Nuovo album, nuova formazione, nuova etichetta e nuovo nome per quelli che fino ad adesso conoscevamo come Ed Wood. L’aggiunta di uno strato in più di pelle più che una vera e propria muta.
Intercity, questo il nome scelto dal gruppo che aggiunge due componenti a quelli già uniti nel precedente progetto: Anna Viganò (chitarra e voce) e Fausto Zanardelli (tastiere).
“Grand Piano” il titolo del disco nonché di quello che è decisamente il pezzo più forte di tutti i complessivi tredici; un album che, forse non a caso, ricorda un moto ondulatorio, come se tutto fosse basato sul forte contrasto che emerge un po’ ovunque tra gli opposti concetti di piano e forte, e tutte le infinite sfumature che si legano inevitabilmente a questo binomio. Un caso di sdoppiamento di personalità in musica, se così mi è consentito definirlo: una scaletta che prevede per l’appunto una dinamica alternanza di un brano più soft ogni uno più ritmato. Una successione regolare di note veloci e ruvide, accostate e alternate molto bene con altre lente, liscie ma sempre piacevoli. I testi, insolitamente in italiano, rispecchiano questa dualità nel modo in cui sono costruiti, paradossalmente senza costruzione. Ci sono tante idee, buone intenzioni e belle immagini e impressioni, solo che a volte sembra ci sia una forte indecisione su come combinarle insieme, disconnessioni e disunioni che lasciano un po’ perplessi. Comunque non c’è che dire, “Grand Piano” è un lavoro che dà l’idea di essere stato plasmato da mani delicate e da teste piene di buone intenzioni; che poi lasci qualcosa su cui discutere e da rivedere credo che sia prerogativa di ogni nuova prima “creazione”.
Non ci sono punti morti e anche quando sembra esserci un qualche elemento più debole non ci viene lasciato troppo tempo per identificarlo, scompare troppo velocemente, inutile quindi il tentantivo di ricercarlo. La verità è che sono molti i pezzi che facilmente si ricordano e che restano in testa: brani come “Keith e Annette”, “Sei stata compagnia”, la già citata “Grand Piano”, “Odio Anversa”, le stesse canzoni che fanno la forza di tutto il disco. Sono cariche, dense, piene di ogni cosa, un miscuglio piacevole di rock, pop, qualche sfumatura di elettronica, il tutto condito da una buona interpretazione vocale.

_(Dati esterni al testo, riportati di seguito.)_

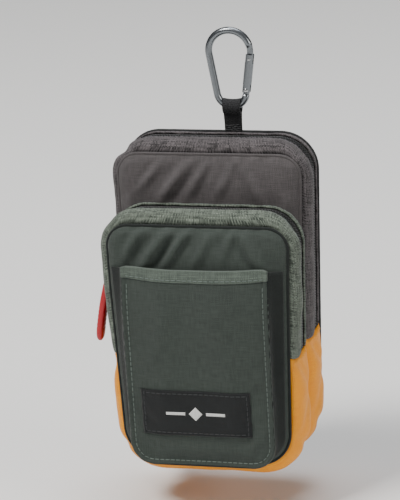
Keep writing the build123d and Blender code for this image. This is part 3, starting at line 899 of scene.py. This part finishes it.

Una generale dimensione musicale ben stratificata e ricca, senza troppe indecisioni che alla fine finiscono per destabilizzare anche il più paziente e interessato degli ascoltatori. I restanti brani, vedi “Caterpillar music”, “Manhattan”, “Hippie” e “Cerbiatti”, non è che non si facciano notare o manchino di forza, è solo che risultano molto diversi dagli altri coi quali devono essere necessariamente messi a confronto e che hanno il grande pregio di essere, in tutto e per tutto, convincenti e ben fatti. La verità è che con un inizio come quello che abbiamo qui e i seguenti punti alti viene voglia di muoversi e una volta iniziato vorremmo poterlo fare ininterrottamente per tutta la durata del disco. Pensandoci bene però, può anche essere che proprio questo miscuglio di elementi aiuti a mettere tutti d’accordo, facendo crescere i consensi anche fuori dalla schiera di coloro che già hanno precedentemente applaudito gli Ed Wood. Chissà, ad ogni modo aspettiamo l’uscita di questo lavoro per il 10 Aprile e vediamo che succede. Sono pronta a scommettere che chi deciderà di salire su questo treno, farà di certo un buon viaggio,e coloro che ne resteranno delusi saranno sicuramente la minoranza.